### EXERCISE DIRECTIONS
The material below holds a span beginning at the line with "doc.recompute()" and ending at the line with "for member in". Quote that span exactly, both ends included, and only that span.
━━━━━━━━━━━━━━━━━━━━
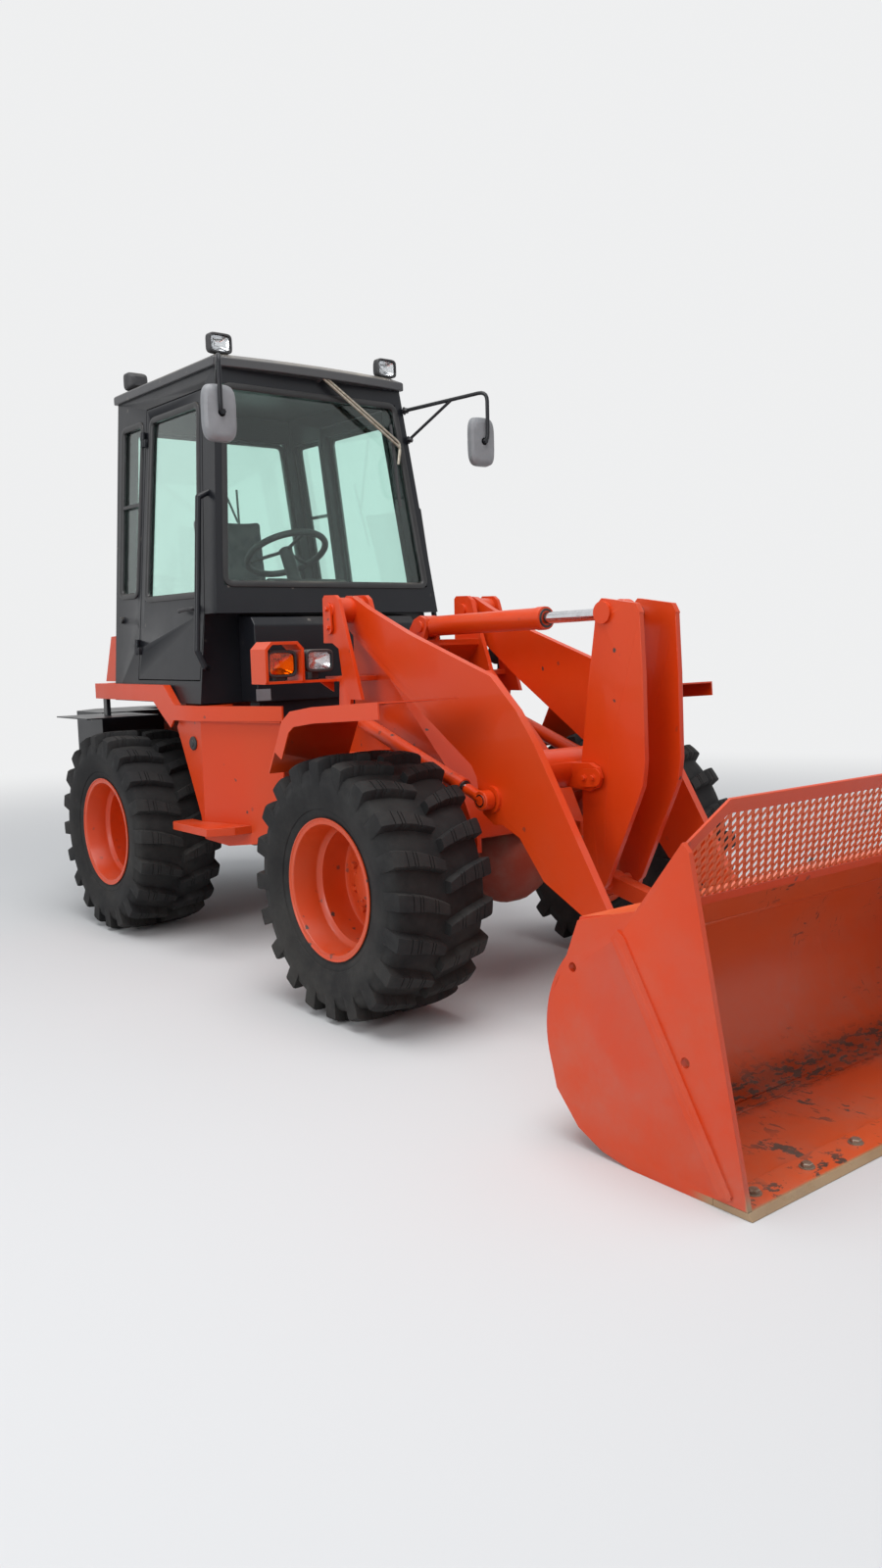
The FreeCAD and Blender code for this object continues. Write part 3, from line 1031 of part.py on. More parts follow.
door_rear = float(s.door_rear_x)
door_front = float(s.door_front_x)
door_top = float(s.door_top_z)
sill = CAB["cab_sill_z"]
door_outline = [(door_rear, sill), (door_front, sill), (door_front + 14, belt_z + 10), (-862, door_top),
                (door_rear - 26, door_top)]
gap = float(s.door_gap)
door_leaf_outline = [(door_rear + gap, sill + gap), (door_front - gap, sill + gap),
                     (door_front + 14 - gap, belt_z + 10), (-862 - gap, door_top - gap),
                     (door_rear - 26 + gap, door_top - gap)]
door_window = [(door_rear + 42, 1535), (door_front - 40, 1535), (-888, 2372), (door_rear + 20, 2372)]
side_window = [(-1628, 1560), (-1425, 1560), (-1444, 2372), (-1676, 2372)]
front_window = [(-1, -545, 1575), (-1, 545, 1575), (-1, 458, 2432), (-1, -458, 2432)]
rear_window = [(-1, -500, 1500), (-1, 500, 1500), (-1, 420, 2380), (-1, -420, 2380)]


def across_prism(points, low, high):
    """A closed outline in front view, spread between two values of X."""
    return Part.Face(wire([(low, y, z) for _, y, z in points])).extrude(Vector(high - low, 0, 0))


front_block = across_prism(front_window, -860, -500)
rear_block = across_prism(rear_window, -1900, -1560)
windows = [side_prism(side_window, -800, 800), front_block, rear_block]
doorways = side_prism(door_outline, -800, 800).cut(between_sides(wall + gap))
shell_shape = cab_walls.cut([doorways] + windows)
glass_out = float(s.glass_inset)
glass_in = glass_out + float(s.glass_thick)
pane_shell = cab_solid(floor_z, top_z, glass_out).cut(cab_solid(floor_z - 1, top_z + 1, glass_in))
panes = [pane_shell.common(block) for block in (front_block, rear_block)]
panes += [pane_shell.common(side_prism(side_window, *reach)) for reach in ((200, 800), (-800, -200))]
node(shaped("cab_glass_form", Part.makeCompound(panes)), "cab_glass")
HINGE_LEVELS = (1290, 2250)
KNUCKLE_R, HINGE_PIN_R = 11, 5
KNUCKLE_LONG = 34


def hinge_frame(level, side):
    """A point on the door's hinge axis, and the axis, which leans with the cab's side."""
    at = Vector(door_rear + 2 - (level - sill) * 0.021, side * (side_at(level) + 14), level)
    lean = Vector(-0.021, -side * CAB["cab_lean_side"], 1)
    return at, lean.normalize()


def strap(at, side, low_x, tall):
    """A flat tab from the hinge axis in to the cab's side."""
    out = side_at(at.z + tall) - 1
    near, far = sorted((side * out, at.y + side * 2))
    return Part.makeBox(30, far - near, tall, Vector(low_x, near, at.z))


DOORS = [("left", 1), ("right", -1)]
door_lugs = []
for label, side in DOORS:
    low, high = (200, 800) if side > 0 else (-800, -200)
    leaf = cab_walls.common(side_prism(door_leaf_outline, low, high))
    leaf = leaf.cut([side_prism(door_window, low, high), between_sides(wall)])
    knuckles, bores = [], []
    for level in HINGE_LEVELS:
        at, lean = hinge_frame(level, side)
        above = at + lean * (KNUCKLE_LONG + 1)
        knuckles += [Part.makeCylinder(KNUCKLE_R, KNUCKLE_LONG, at, lean), strap(at, side, at.x, KNUCKLE_LONG - 1)]
        bores.append(Part.makeCylinder(HINGE_PIN_R + float(s.running_gap), KNUCKLE_LONG + 8, at - lean * 4, lean))
        fixed = Part.makeCylinder(KNUCKLE_R, KNUCKLE_LONG, above, lean)
        pin = Part.makeCylinder(HINGE_PIN_R, KNUCKLE_LONG + 5, at - lean * 2, lean)
        door_lugs.append(fixed.fuse([pin, strap(above, side, above.x - 30, KNUCKLE_LONG)]))
    leaf = leaf.fuse(knuckles).cut(bores)
    node(shaped(f"door_{label}_form", leaf), f"door_{label}")
    node(shaped(f"door_glass_{label}_form", pane_shell.common(side_prism(door_window, low, high))),
         f"door_glass_{label}")
shell_shape = shell_shape.fuse(door_lugs + [hood_lug(side) for side in (1, -1)])
node(shaped("cab_shell_form", shell_shape), "cab_shell")

# Roof: a shallow cap with a bowed front edge
roof_low, roof_high = float(s.cab_top_z), float(s.roof_z)


def roof_outline(z, grow):
    half = side_at(top_z) + grow
    front, rear = front_at(top_z) + grow, rear_at(top_z) - grow
    corners = [Vector(rear, -half, z), Vector(front, -half, z), Vector(front, half, z), Vector(rear, half, z)]
    bow = Part.Arc(corners[1], Vector(front + 34, 0, z), corners[2]).toShape()
    return Part.Wire([Part.makeLine(corners[0], corners[1]), bow, Part.makeLine(corners[2], corners[3]),
                      Part.makeLine(corners[3], corners[0])])


roof_form = Part.makeLoft([roof_outline(roof_low, 16), roof_outline(roof_high - 22, 16)], True, True)
roof_form = roof_form.fuse(Part.makeLoft([roof_outline(roof_high - 22, 16), roof_outline(roof_high, -26)], True, True))
node(shaped("cab_roof_form", roof_form.removeSplitter()), "cab_roof")

# Inside the cab: console, steering wheel, seat
console = plate("dash_block", "xz", [(-790, floor_z + 45), (-790, 1540), (-860, 1620), (-930, 1600), (-900, floor_z + 45)], -210, 210)
column = shaped("steering_column", Part.makeCylinder(32, 300, Vector(-900, 0, 1480), Vector(-0.45, 0, 0.89)))
pedestal = box("seat_pedestal", (-1560, -1180), (-210, 210), (floor_z + 45, 1390))
node(group("cab_fittings_part", [fuse("dash_set", [console, column]), pedestal]), "cab_fittings")
wheel_hub = Vector(-900, 0, 1480) + Vector(-0.45, 0, 0.89) * 301
grip = [(0, 173), (-11, 180), (-15, 190), (-11, 200), (0, 207), (11, 200), (15, 190), (11, 180)]
ring = faceted(grip, 24)
ring.Placement = Placement(wheel_hub, Rotation(Vector(0, 1, 0), Vector(-0.45, 0, 0.89)))
spokes = [Part.makeCylinder(30, 26, wheel_hub, Vector(-0.45, 0, 0.89))]
for turn_angle in (0, 120, 240):
    direction = Rotation(Vector(-0.45, 0, 0.89), turn_angle).multVec(Vector(0.89, 0, 0.45))
    spokes.append(Part.makeCylinder(9, 182, wheel_hub + Vector(-0.45, 0, 0.89) * 9, direction))
node(shaped("steering_wheel_form", ring.fuse(spokes)), "steering_wheel")
node(box("seat_cushion_part", (-1600, -1150), (-240, 240), (1390.3, 1500)), "seat_cushion")
node(plate("seat_back_part", "xz", [(-1600, 1500.3), (-1640, 1980), (-1560, 1990), (-1490, 1500.3)], -230, 230),
     "seat_back")

# Cowl box between the towers, below the cab's front
cowl_outline = [(CAB["cab_foot_x"], 1072), (-604, 1072), (-612, 1405), (-640, 1440), (CAB["cab_foot_x"], 1452)]
node(plate("cowl_part", "xz", cowl_outline, -435, 435), "cowl")

# Roof lamps, grab rails, mirrors
LAMPS = [("front", -850, 440), ("rear", -1700, 420)]
lamps = []
for label, place, across in LAMPS:
    body = box(f"work_lamp_{label}", (place, place + 70), (across - 60, across + 60), (2500 + 76, 2500 + 150))
    foot = box(f"work_lamp_foot_{label}", (place + 24, place + 44), (across - 12, across + 12), (s.roof_z, 2577))
    lamps.append(fuse(f"work_lamp_set_{label}", [body, foot]))
node(group("work_lamps_part", lamps + [mirrored(f"{lamp.Name}_mirrored", lamp) for lamp in lamps]), "work_lamps")


def tube(points, diameter):
    """A bent tube: straight runs with a ball at each bend."""
    radius = diameter / 2
    runs = []
    for start, end in zip(points, points[1:]):
        a, b = Vector(*start), Vector(*end)
        runs.append(Part.makeCylinder(radius, (b - a).Length, a, b - a))
    runs += [Part.makeSphere(radius, Vector(*p)) for p in points[1:-1]]
    return runs[0].fuse(runs[1:]).removeSplitter()


rail_points = [(CAB["cab_foot_x"] - 1, side_at(1230) - 25, 1230), (-708, side_at(1230) + 10, 1232),
               (-716, side_at(1300) + 45, 1300), (-764, side_at(1950) + 45, 1950), (-764, side_at(1975) - 1, 1975)]
rail = shaped("grab_rail", tube(rail_points, 26).cut(cab_outer))
node(both("grab_rails_part", rail), "grab_rails")
mirror_arm = tube([(-790, side_at(2380) - 8, 2380), (-650, side_at(2380) + 170, 2400),
                   (-650, side_at(2380) + 185, 2150)], 18)
mirror_head = Part.makeBox(40, 150, 260, Vector(-672, side_at(2380) + 110, 1950))
node(both("mirrors_part", shaped("mirror_set", mirror_arm.fuse(mirror_head).cut(cab_outer))), "mirrors")


doc.recompute()
failed = [obj.Name for obj in doc.Objects if {"Invalid", "Error"} & set(obj.State)]
if failed:
    raise RuntimeError(f"failed features: {failed}")
os.makedirs("parts", exist_ok=True)
for part in nodes:
    if part.Shape.isNull() or not part.Shape.isValid():
        raise RuntimeError(f"bad shape: {part.Label}")
    part.Shape.exportStep(f"parts/{part.Label}.step")
    print(part.Label, len(part.Shape.Solids), round(part.Shape.Volume / 1e6, 3))
print(len(nodes), "nodes")
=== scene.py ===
# %% [markdown]
# A compact articulated wheel loader
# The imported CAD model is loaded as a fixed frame: every piece is in metres, X forward,
# Y to the driver's left, Z up, and each one already rides on the body that moves it.
# This lesson dresses that frame. It makes finer surfaces where the CAD is plain, gives
# each piece its finish, and ends with a soft studio and the camera of the photograph.

# %% Load the frame
import json

import bpy
import bmesh
import numpy as np
from mathutils import Matrix, Vector

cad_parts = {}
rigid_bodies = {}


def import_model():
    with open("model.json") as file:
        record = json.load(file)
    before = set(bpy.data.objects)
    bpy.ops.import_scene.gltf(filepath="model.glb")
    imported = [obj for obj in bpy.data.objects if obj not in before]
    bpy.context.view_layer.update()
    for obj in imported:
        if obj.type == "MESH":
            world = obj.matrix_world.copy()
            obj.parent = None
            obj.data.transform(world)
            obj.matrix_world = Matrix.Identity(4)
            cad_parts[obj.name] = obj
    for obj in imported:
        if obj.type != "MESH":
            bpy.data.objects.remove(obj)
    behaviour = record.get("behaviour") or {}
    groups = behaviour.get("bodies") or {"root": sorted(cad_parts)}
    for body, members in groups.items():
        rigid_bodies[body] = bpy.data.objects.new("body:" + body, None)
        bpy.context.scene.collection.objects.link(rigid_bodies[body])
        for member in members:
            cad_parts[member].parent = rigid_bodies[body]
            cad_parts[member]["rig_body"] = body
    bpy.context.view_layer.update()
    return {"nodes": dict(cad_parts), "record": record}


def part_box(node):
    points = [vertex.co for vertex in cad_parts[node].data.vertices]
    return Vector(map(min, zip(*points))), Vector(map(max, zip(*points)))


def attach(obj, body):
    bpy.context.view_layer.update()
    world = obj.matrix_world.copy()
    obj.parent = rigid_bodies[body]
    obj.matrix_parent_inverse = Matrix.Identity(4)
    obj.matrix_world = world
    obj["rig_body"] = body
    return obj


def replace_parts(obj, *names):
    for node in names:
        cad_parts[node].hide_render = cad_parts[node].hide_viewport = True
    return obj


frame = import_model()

NODES = frame["nodes"]
TAU = 2 * np.pi

# %% [markdown]
# A mesh from arrays
# Each new surface here is a grid: a function of two parameters, worked out with numpy for
# all points at once. A grid can be open, or closed round either direction, and its faces
# are four-sided. Building the index table by array arithmetic keeps Python loops out.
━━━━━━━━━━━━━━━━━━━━
### EXERCISE RESPONSE
doc.recompute()
failed = [obj.Name for obj in doc.Objects if {"Invalid", "Error"} & set(obj.State)]
if failed:
    raise RuntimeError(f"failed features: {failed}")
os.makedirs("parts", exist_ok=True)
for part in nodes:
    if part.Shape.isNull() or not part.Shape.isValid():
        raise RuntimeError(f"bad shape: {part.Label}")
    part.Shape.exportStep(f"parts/{part.Label}.step")
    print(part.Label, len(part.Shape.Solids), round(part.Shape.Volume / 1e6, 3))
print(len(nodes), "nodes")
=== scene.py ===
# %% [markdown]
# A compact articulated wheel loader
# The imported CAD model is loaded as a fixed frame: every piece is in metres, X forward,
# Y to the driver's left, Z up, and each one already rides on the body that moves it.
# This lesson dresses that frame. It makes finer surfaces where the CAD is plain, gives
# each piece its finish, and ends with a soft studio and the camera of the photograph.

# %% Load the frame
import json

import bpy
import bmesh
import numpy as np
from mathutils import Matrix, Vector

cad_parts = {}
rigid_bodies = {}


def import_model():
    with open("model.json") as file:
        record = json.load(file)
    before = set(bpy.data.objects)
    bpy.ops.import_scene.gltf(filepath="model.glb")
    imported = [obj for obj in bpy.data.objects if obj not in before]
    bpy.context.view_layer.update()
    for obj in imported:
        if obj.type == "MESH":
            world = obj.matrix_world.copy()
            obj.parent = None
            obj.data.transform(world)
            obj.matrix_world = Matrix.Identity(4)
            cad_parts[obj.name] = obj
    for obj in imported:
        if obj.type != "MESH":
            bpy.data.objects.remove(obj)
    behaviour = record.get("behaviour") or {}
    groups = behaviour.get("bodies") or {"root": sorted(cad_parts)}
    for body, members in groups.items():
        rigid_bodies[body] = bpy.data.objects.new("body:" + body, None)
        bpy.context.scene.collection.objects.link(rigid_bodies[body])
        for member in members:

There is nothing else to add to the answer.